The understanding of an art can have multiple layers of meaning. They way I do introductory practices twenty years after beginning training should not be the same as I did when I first trained and was being watched by my teacher. If it was, the intervening time and effort served no purpose. But, ideally, the current practice would still be the arts I study, despite that changed understanding.

Arts that have a cohort of senior teachers that can interact and provide feedback to each other, collegially, tend to be stronger than ones that fracture and fracture as each generation passes. This is not a question of lineage. One can have a well-defined and accepted lineage and still not be very good, for example if an art was never very good to begin with, lost too much of its curriculum or higher-level knowledge or was taught to too many people, who thus did not learn the art at a deep enough level to convey it forward properly.

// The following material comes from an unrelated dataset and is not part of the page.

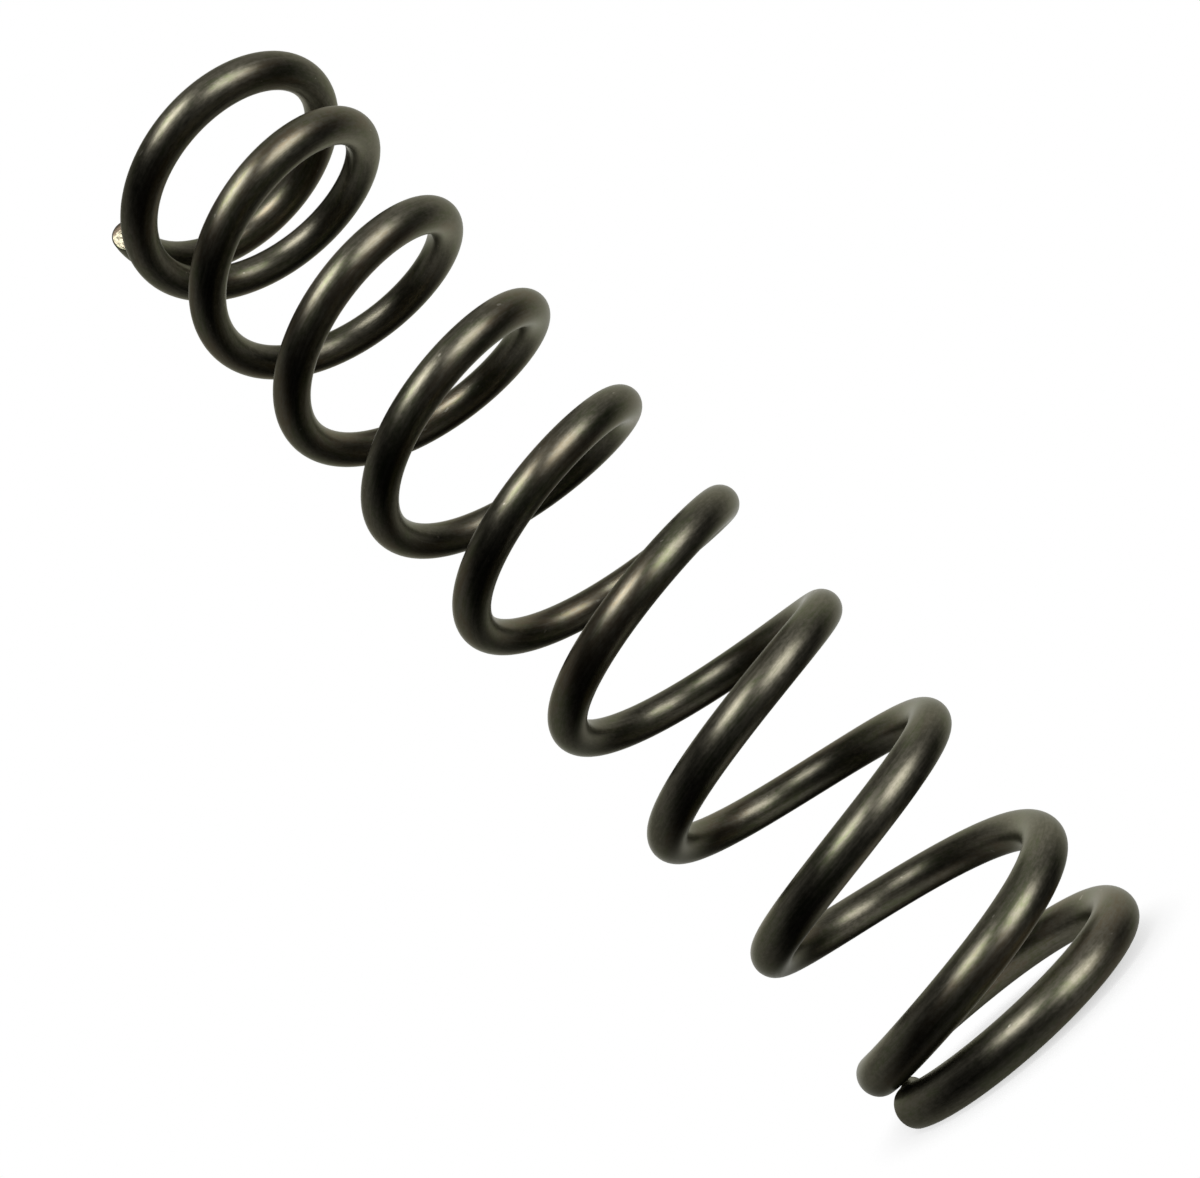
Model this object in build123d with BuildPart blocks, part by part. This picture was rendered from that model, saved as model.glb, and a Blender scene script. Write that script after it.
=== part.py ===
from build123d import *
from math import atan2, cos, pi, sin
import os

# Helical compression spring, coiled right-handed from one round steel wire.
# Both ends are closed: the cut end of the wire rests on the turn beside it.
# The ends are unground, so the wire keeps its round section to the cut.
# Millimetres. +Z is the coil's axis, and the spring stands on its lower end at Z = 0.
# +X points from the axis to the lower cut end of the wire.

# Driving dimensions of the wire and the coil
wire_diameter = 3.0
mean_diameter = 20.35
total_turns = 9.97
active_pitch = 11.2

# Driving dimensions of the two ends, in turns counted from each cut end
lower_closed_turns = 0.675
lower_opening_turns = 0.41
upper_closed_turns = 0.67
upper_opening_turns = 0.84

# Clearance between a cut end and the turn that it rests on
end_gap = 0.09

# Rounding that shearing leaves round a cut face
cut_edge_radius = 0.2

# Points of the centreline for each turn, enough to hold the helix to a hundredth of the wire
points_per_turn = 12

# Equal arcs that the round section is drawn in, which keeps the facets of the coil few
section_arcs = 4


# An end opens evenly from its own pitch to the active pitch over its opening turns.
# This is how many turns' worth of that opening lie within the first turns of an end.
def opened(turns, closed_turns, opening_turns):
    opening = min(max(turns - closed_turns, 0), opening_turns)
    past = max(turns - closed_turns - opening_turns, 0)
    return opening**2 / (2 * opening_turns) + past


# The pitch of a closed end, at which its first whole turn rises by the wire and the gap
def end_pitch(closed_turns, opening_turns):
    share = opened(1, closed_turns, opening_turns)
    return (wire_diameter + end_gap - active_pitch * share) / (1 - share)


# How far the centreline rises along the axis in the first turns of an end
def rise(turns, closed_turns, opening_turns):
    closed_pitch = end_pitch(closed_turns, opening_turns)
    extra = active_pitch - closed_pitch
    return closed_pitch * turns + extra * opened(turns, closed_turns, opening_turns)


mean_radius = mean_diameter / 2
wire_radius = wire_diameter / 2
middle_turn = total_turns / 2
lower_rise = rise(middle_turn, lower_closed_turns, lower_opening_turns)
upper_rise = rise(middle_turn, upper_closed_turns, upper_opening_turns)
lower_pitch = end_pitch(lower_closed_turns, lower_opening_turns)

# The wire is cut square across, so its lowest point is a little above the full radius
lower_lead_angle = atan2(lower_pitch, pi * mean_diameter)
base_height = wire_radius * cos(lower_lead_angle)
centreline_top = base_height + lower_rise + upper_rise


# The height of the centreline after a number of turns from the lower cut end
def height(turns):
    if turns <= middle_turn:
        return base_height + rise(turns, lower_closed_turns, lower_opening_turns)
    turns_left = total_turns - turns
    return centreline_top - rise(turns_left, upper_closed_turns, upper_opening_turns)


# The point of the centreline after a number of turns from the lower cut end
def centre_point(turns):
    angle = 2 * pi * turns
    return (mean_radius * cos(angle), mean_radius * sin(angle), height(turns))


# The spring: the wire's round section carried along the coil's centreline
with BuildPart() as spring:
    with BuildLine() as centreline:
        steps = round(total_turns * points_per_turn)
        coil = Spline([centre_point(total_turns * step / steps) for step in range(steps + 1)])
    cut_plane = Plane(origin=coil @ 0, z_dir=coil % 0)
    corners = [360 * corner / section_arcs for corner in range(section_arcs + 1)]
    arcs = [Edge.make_circle(wire_radius, cut_plane, *ends) for ends in zip(corners, corners[1:])]
    sweep(sections=Face(Wire(arcs)), path=coil, is_frenet=True)
    cut_faces = spring.faces().filter_by(GeomType.PLANE)
    fillet(cut_faces.edges(), radius=cut_edge_radius)

spring.part.label = "compression_spring"

os.makedirs("parts", exist_ok=True)
export_step(spring.part, "parts/compression_spring.step")
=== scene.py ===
"""A helical compression spring of dark steel wire, and the plain studio that it is shown in."""

import math

import bpy
import numpy as np
from bpy.props import FloatProperty, FloatVectorProperty, IntProperty, PointerProperty
from mathutils import Matrix, Vector


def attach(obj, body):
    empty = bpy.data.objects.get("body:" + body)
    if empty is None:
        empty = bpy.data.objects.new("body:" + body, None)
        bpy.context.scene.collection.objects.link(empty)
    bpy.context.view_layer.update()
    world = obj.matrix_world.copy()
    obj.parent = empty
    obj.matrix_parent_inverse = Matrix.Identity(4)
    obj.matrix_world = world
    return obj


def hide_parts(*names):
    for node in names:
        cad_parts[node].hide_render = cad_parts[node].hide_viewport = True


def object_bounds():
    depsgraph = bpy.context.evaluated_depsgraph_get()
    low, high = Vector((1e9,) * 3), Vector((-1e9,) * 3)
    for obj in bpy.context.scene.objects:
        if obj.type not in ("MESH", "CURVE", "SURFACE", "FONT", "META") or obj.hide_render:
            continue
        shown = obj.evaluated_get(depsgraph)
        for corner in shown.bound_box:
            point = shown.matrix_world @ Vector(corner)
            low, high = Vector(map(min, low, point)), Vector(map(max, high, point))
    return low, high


bl_info = {
    "name": "Compression Spring",
    "version": (1, 0, 0),
    "blender": (4, 5, 0),
    "location": "View3D > Sidebar > Spring",
    "description": "Coils a compression spring from dark steel wire and sets up its studio",
    "category": "Add Mesh",
}

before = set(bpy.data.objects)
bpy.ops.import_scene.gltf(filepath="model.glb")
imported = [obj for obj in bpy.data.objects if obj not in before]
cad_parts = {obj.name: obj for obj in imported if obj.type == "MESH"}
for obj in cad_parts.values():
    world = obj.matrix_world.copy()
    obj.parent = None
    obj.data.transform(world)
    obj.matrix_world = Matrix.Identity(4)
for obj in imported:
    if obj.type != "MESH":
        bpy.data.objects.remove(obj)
CAD_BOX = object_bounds()

MM = 0.001
PICTURE_WIDTH, PICTURE_HEIGHT = 1200, 1178
OUTSIDE_DIAMETER = CAD_BOX[1].x - CAD_BOX[0].x
WIRE_DIAMETER = 3.0 * MM

# How far the finished wire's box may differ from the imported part's
BOX_TOLERANCE = 0.3 * MM

# Name of the flat map that a bake uses
BAKE_MAP = "OFBake"

# Rings of vertices on each cut face, and round its rim
FACE_RINGS, RIM_RINGS = 20, 6
HEAD_ROWS = FACE_RINGS + RIM_RINGS

# Share of the rim's rounding that keeps its dark skin
DARK_RIM_SHARE = 0.9

# Seeds of the torn grain on the lower and the upper cut face
LOWER_SEED, UPPER_SEED = 3, 8

# Across a sheared face, as shares of the wire's radius: 1 is where the shear enters, -1 where it leaves
ROLL_START = 0.72
TEAR_DEEPENS = (0.4, -0.8)
BURR_EDGE = (-0.86, -0.98)

# How far from the burnish start the smooth band begins and is full, in its form and in its colour,
# and how ragged the grain makes the edge of its colour
BAND_FORM = (-0.12, 0.02)
BAND_COLOUR = (-0.1, 0.04)
BAND_RAGGEDNESS = 0.3

# Depth of the rolled edge, height of the burr, width of the finest grain in the torn part, and the
# share of the fracture depth that the torn part has where it begins
ROLL_DEPTH = 0.06 * MM
BURR_HEIGHT = 0.07 * MM
FINEST_GRAIN = 0.12 * MM
TEAR_START_SHARE = 0.45

# Patterns in the skin: repeats in a millimetre along and across the wire, detail, roughness
STREAKS = (0.12, 5.0, 4.0, 0.6)
PATCHES = (0.16, 0.5, 3.0, 0.5)
STAINS = (0.07, 0.3, 2.0, 0.5)
BLOOM = (0.22, 0.7, 3.0, 0.6)
GRAIN = (1.6, 3.4, 3.0, 0.75)
SPECKS = (1.1, 1.9, 1.0, 0.5)
FINE = (4.0, 14.0, 3.0, 0.5)

# Values of its pattern at which a mark begins to show and is full, and how strong it is there
THIN_EDGE = (0.4, 0.62)
STAIN_EDGE, STAIN_SHARE = (0.47, 0.61), 0.8
BLOOM_EDGE, BLOOM_SHARE = (0.47, 0.61), 0.7
NICK_EDGE, NICK_SHARE = (0.765, 0.80), 0.7
RUB_EDGE, RUB_SHARE = (0.56, 0.66), 0.8

# How much each pattern counts where the oxide is thin
THIN_STREAKS, THIN_PATCHES, THIN_GRAIN = 0.35, 0.15, 0.5

# How far each pattern and bare steel change the roughness
ROUGH_STREAKS, ROUGH_PATCHES, ROUGH_GRAIN, ROUGH_FINE = 0.12, 0.10, 0.10, 0.05
BARE_ROUGHNESS = 0.12

# How much each pattern counts in the marks of the skin, and how high and how strongly they stand
MARK_STREAKS, MARK_FINE, MARK_GRAIN = 0.4, 0.3, 0.3
MARK_HEIGHT, MARK_STRENGTH = 0.008 * MM, 0.6

# A quarter turn, which lays the widening of highlights round the wire
SHEEN_TURN = 0.25

FLOOR_CORNERS = 96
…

Given the difficulty associated to transmitting these art forms, maybe having a large size pool to sample from allows for there to be one or two people good enough to master the whole thing in a generation, but teaching a smaller group in a more dedicated fashion is generally a better path. I feel this to be important as students need to be held accountable, and teaching in a distributed seminar model to distance learners is exceedingly difficult when attempting to convey sophisticated approaches to body development, movement, mindset, and tactics. I've written before about doing so. One can have a well-defined and accepted lineage and still not be very good, for example if an art was never very good to begin with, lost too much of its curriculum or higher-level knowledge or was taught to too many people, who thus did not learn the art at a deep enough level to convey it forward properly.

I believe it is generally the case that high-level practitioners of martial arts, who developed and then were able to demonstrate martial skill also developed a public reputation of their skill, and thus attracted many students, or several generations of students, so were both well known and influenced later traditions. Arts that are small and rare might not actually be very good on average – if they were excellent, they would have generally become well known. So, it is not always the rare or small predecessor art (e.g., the first people practicing a specific art) that would necessarily be the best exponents of the art, or the best exemplar of the art today. Instead, it may be more likely the most famous or well-known practitioners of the art, who had a chance to interact (both peacefully in exchanges of information, and combatively in matches, challenges, duels, or warfare) with other martial artists, that would potentially have the highest quality practice. The question is whether that practice survived to the same level of virtuosity. Some arts may have flourished once and then wound up small, barely surviving, but it is very rare to find a lost art practiced by only one or two people that has any relevance in terms of skill or impact in the broader community.

Counter intuitively, arts generally start with a small curriculum based on key insights that distinguish them from the founder's previous training – they are not birthed fully grown addressing all modalities of combat. In China, there is a concept of ascribing the invention of an art to an interaction with a wandering monk or hermit, or mysterious teacher, stemming from the influence of Confucian concepts, where old knowledge is prized, and innovation held often in some level of suspicion. So, traditionally, Dong Haiquan does not invent bagua, he instead interacts with a mysterious Taoist who teaches him and then can no longer be found.

Over time, a core set of teachings explaining or introducing or preparing practitioners for those key insights is typically put in place, either by the founder of an art or his senior disciples when they pass what they have learned on to others. Teachers tend to add material over time: their own embellishments, their own deeper insights, material from other traditions they have studied, material to address the tactics of other groups they have encountered, material to explain the core insights of the founder or make them more easy to later apprehend. In times of peace, arts may grow considerably given the creative impulse teachers might have to develop new routines beyond any specific reason listed above.